* _Work instructions_
Begin with the line that contains "The OpenSCAD and" and end with the line that contains "moulded hanger: the": copy that span of lines exactly, and nothing outside it.

* _Provided records_
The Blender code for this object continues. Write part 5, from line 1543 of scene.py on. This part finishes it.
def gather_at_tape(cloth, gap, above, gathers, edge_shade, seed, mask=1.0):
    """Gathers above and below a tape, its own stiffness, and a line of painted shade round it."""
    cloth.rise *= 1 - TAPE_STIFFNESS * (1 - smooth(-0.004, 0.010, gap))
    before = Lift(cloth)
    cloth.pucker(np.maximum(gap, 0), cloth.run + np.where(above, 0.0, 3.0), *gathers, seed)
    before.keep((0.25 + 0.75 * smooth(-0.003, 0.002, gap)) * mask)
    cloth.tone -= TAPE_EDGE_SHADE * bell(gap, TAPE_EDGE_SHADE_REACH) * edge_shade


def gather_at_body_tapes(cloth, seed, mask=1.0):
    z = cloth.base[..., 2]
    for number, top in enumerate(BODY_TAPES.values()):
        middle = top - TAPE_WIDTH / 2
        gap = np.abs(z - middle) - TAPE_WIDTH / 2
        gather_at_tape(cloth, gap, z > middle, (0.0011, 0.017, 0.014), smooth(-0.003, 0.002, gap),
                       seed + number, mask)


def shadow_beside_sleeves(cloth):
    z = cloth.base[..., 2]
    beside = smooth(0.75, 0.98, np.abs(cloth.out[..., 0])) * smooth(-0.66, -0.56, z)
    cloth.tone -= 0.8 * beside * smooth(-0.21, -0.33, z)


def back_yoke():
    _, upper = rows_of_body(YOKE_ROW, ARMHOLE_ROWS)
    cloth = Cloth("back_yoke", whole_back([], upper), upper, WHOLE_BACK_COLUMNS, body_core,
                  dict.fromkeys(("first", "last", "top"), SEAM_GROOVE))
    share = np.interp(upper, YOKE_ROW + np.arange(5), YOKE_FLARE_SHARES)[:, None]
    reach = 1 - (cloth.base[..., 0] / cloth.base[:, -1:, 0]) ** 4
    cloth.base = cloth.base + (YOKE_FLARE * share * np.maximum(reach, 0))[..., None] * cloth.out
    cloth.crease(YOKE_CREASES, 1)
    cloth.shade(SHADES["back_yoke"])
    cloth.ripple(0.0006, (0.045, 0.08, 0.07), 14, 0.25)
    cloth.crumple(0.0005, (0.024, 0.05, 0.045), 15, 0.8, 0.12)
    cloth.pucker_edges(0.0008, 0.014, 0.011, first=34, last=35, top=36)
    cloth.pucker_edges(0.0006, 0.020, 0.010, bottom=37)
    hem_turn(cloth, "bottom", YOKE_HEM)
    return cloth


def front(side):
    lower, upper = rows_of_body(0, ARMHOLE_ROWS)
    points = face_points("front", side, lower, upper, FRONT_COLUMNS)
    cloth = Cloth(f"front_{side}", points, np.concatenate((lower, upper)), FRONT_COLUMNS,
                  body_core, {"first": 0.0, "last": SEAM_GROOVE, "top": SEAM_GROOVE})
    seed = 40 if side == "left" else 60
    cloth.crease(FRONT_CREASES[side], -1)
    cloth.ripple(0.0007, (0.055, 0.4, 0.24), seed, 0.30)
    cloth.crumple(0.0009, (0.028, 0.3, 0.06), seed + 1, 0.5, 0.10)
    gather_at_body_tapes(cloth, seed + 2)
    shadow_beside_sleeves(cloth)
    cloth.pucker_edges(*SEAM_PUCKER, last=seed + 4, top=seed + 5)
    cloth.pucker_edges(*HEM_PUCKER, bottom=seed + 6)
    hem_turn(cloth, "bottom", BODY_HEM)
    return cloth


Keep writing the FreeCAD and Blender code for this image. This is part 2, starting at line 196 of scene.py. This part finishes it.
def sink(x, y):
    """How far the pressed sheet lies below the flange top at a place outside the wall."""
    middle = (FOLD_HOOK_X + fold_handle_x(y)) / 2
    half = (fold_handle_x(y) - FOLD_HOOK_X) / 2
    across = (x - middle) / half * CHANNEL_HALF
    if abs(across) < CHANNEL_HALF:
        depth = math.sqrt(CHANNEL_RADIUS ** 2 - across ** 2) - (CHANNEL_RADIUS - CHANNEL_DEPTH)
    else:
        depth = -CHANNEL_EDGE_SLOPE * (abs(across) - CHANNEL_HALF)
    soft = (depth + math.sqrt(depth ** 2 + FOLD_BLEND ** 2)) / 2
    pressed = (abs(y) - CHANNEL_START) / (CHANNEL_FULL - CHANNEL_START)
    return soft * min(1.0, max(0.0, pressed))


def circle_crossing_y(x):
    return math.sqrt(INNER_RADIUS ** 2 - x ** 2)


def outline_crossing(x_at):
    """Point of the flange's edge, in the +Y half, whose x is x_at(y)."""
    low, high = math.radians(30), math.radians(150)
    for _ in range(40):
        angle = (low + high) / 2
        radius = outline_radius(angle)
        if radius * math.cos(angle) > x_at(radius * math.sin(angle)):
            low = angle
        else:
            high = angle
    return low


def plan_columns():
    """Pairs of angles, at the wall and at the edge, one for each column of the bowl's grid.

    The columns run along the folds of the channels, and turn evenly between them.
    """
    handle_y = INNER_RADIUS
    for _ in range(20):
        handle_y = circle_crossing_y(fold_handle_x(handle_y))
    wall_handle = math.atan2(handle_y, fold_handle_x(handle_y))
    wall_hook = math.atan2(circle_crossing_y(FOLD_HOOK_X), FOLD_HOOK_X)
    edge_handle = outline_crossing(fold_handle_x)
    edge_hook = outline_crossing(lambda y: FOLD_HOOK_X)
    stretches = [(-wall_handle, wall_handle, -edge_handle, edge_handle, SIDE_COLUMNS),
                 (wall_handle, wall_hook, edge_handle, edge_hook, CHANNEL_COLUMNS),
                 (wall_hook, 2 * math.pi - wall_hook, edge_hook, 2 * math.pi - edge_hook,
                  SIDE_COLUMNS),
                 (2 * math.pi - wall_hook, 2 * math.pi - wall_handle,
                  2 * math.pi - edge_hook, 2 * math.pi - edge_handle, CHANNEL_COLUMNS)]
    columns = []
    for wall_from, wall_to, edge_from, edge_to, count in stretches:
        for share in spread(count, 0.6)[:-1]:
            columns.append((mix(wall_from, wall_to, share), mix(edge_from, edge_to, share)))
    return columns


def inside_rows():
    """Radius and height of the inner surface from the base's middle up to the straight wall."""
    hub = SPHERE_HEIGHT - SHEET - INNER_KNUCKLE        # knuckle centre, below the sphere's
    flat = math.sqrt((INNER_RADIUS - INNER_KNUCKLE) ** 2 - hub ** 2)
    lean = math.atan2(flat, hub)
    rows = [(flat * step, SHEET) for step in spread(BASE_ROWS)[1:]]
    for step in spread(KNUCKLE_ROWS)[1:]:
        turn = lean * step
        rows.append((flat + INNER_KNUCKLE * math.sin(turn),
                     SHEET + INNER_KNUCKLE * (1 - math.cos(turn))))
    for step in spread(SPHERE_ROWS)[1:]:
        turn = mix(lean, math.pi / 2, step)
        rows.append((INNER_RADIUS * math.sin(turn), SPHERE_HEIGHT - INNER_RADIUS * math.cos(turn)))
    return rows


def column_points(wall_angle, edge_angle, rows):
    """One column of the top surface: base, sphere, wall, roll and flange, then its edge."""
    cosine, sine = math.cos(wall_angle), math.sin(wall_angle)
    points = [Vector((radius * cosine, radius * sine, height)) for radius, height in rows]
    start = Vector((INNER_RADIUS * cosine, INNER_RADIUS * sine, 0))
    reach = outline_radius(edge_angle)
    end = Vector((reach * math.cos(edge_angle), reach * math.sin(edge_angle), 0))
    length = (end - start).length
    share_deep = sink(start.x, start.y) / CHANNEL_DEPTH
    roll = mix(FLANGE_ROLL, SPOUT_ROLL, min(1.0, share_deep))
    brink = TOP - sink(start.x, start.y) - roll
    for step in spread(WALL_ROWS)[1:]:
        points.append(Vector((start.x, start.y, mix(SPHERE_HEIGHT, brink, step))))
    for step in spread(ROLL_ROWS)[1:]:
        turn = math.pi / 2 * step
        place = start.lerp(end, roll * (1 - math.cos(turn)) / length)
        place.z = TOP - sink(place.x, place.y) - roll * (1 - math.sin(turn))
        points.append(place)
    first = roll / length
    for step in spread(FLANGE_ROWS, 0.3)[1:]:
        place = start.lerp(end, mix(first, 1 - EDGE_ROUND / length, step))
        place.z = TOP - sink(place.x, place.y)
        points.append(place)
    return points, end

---

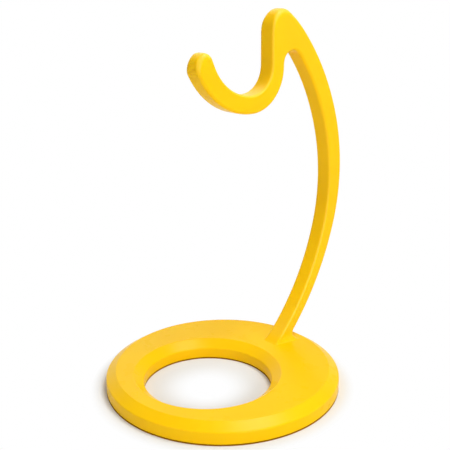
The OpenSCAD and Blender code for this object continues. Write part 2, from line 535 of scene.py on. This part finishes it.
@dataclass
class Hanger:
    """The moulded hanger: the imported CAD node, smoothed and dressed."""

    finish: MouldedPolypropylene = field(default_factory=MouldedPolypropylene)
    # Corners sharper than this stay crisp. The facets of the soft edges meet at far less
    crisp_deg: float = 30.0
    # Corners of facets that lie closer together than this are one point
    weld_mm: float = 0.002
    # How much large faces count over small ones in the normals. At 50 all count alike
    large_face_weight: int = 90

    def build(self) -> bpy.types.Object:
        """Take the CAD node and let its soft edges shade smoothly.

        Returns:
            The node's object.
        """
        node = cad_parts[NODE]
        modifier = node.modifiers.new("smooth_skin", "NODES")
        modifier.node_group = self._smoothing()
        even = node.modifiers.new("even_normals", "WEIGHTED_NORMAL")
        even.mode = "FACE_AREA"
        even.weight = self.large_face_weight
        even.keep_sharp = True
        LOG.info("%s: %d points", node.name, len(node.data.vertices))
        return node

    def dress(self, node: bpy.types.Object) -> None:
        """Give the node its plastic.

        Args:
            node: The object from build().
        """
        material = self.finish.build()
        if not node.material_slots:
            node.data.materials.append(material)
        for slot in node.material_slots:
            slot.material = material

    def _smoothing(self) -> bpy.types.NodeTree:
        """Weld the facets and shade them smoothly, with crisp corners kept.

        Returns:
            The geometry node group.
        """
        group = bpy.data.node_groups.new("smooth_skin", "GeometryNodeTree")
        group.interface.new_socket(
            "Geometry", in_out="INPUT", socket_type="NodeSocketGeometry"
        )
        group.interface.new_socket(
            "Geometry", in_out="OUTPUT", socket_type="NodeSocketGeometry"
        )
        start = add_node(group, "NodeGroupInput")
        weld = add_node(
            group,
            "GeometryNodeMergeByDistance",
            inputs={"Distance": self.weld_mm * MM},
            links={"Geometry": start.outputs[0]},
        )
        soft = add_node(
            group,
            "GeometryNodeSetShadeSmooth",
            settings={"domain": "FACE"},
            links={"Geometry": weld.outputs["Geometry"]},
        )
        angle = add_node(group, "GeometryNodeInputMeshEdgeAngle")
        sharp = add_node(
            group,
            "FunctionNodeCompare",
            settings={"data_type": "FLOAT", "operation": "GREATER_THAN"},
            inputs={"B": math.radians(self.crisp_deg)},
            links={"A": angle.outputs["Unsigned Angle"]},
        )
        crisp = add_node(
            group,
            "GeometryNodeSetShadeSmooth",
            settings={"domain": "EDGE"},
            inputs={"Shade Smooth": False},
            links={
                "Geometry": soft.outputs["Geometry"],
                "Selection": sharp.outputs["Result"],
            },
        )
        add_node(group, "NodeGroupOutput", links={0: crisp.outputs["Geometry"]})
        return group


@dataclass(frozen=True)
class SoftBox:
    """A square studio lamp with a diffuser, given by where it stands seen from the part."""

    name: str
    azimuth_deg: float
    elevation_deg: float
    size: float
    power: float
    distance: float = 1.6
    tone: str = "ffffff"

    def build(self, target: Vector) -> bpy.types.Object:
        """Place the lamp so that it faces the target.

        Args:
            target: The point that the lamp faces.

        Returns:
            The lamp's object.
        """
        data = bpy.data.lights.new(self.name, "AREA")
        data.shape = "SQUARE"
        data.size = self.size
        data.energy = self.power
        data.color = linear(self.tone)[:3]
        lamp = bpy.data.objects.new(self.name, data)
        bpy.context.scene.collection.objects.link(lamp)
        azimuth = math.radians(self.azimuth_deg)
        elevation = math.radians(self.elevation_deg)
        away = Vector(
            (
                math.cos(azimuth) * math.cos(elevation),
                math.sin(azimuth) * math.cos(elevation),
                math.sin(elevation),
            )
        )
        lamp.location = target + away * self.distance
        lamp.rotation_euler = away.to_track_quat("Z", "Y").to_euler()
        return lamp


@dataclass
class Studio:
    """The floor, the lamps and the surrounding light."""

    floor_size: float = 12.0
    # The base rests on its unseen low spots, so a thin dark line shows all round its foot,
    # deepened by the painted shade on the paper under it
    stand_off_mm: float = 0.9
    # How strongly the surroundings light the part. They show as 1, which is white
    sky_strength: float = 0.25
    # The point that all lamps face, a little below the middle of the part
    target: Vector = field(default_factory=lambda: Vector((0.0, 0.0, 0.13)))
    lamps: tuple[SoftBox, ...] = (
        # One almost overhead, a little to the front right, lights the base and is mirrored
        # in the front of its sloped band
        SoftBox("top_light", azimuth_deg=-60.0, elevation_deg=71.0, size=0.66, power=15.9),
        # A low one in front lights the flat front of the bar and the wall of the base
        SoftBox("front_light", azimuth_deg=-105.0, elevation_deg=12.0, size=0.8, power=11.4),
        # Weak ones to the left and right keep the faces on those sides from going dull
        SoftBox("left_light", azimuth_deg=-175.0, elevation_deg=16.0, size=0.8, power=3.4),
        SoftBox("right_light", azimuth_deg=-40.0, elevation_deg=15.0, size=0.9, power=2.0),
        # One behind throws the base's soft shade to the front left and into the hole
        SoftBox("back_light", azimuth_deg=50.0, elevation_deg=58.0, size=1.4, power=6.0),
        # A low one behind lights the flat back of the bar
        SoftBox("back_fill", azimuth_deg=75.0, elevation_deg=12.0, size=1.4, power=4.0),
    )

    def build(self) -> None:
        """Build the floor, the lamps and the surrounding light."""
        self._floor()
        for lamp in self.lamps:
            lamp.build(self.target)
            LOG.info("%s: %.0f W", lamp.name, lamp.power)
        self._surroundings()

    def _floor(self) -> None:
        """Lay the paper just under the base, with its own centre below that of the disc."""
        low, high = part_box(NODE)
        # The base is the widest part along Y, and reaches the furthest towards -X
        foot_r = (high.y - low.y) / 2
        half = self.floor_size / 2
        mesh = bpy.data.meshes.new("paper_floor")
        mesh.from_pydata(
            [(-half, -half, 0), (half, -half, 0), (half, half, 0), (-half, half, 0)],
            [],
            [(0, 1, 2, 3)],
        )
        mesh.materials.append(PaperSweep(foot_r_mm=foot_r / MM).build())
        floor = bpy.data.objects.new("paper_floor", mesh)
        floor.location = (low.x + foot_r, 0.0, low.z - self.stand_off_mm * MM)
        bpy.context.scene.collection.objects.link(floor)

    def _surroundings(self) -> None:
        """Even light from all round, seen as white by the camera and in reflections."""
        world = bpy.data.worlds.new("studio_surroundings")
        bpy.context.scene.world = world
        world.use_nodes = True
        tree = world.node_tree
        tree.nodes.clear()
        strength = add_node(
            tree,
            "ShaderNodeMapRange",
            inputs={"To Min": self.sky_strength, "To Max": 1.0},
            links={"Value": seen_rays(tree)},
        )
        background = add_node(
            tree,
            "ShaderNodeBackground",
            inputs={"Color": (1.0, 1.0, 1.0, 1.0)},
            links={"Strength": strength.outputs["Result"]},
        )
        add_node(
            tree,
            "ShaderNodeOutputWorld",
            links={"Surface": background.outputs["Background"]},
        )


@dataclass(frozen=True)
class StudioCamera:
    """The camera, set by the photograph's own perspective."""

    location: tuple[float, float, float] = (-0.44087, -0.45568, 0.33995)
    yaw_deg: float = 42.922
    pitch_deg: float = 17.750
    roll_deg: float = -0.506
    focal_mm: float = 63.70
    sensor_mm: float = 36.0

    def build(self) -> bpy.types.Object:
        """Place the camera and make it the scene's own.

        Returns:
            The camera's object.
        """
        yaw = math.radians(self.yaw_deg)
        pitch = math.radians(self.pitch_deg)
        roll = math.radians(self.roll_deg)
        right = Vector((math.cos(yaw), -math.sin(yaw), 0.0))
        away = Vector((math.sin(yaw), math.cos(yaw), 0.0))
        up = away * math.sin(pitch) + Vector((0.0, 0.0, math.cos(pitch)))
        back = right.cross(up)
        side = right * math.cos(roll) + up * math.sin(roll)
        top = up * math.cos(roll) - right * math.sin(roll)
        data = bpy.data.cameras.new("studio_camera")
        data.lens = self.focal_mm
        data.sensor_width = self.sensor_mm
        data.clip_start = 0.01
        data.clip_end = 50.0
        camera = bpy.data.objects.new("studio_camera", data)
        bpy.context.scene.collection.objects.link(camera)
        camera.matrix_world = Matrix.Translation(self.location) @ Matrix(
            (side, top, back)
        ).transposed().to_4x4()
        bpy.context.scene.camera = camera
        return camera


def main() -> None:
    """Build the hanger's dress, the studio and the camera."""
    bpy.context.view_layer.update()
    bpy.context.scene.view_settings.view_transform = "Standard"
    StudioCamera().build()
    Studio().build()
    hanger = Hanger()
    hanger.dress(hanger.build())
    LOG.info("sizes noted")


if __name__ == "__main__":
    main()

* _Response for this exercise_
The OpenSCAD and Blender code for this object continues. Write part 2, from line 535 of scene.py on. This part finishes it.
@dataclass
class Hanger:
    """The moulded hanger: the imported CAD node, smoothed and dressed."""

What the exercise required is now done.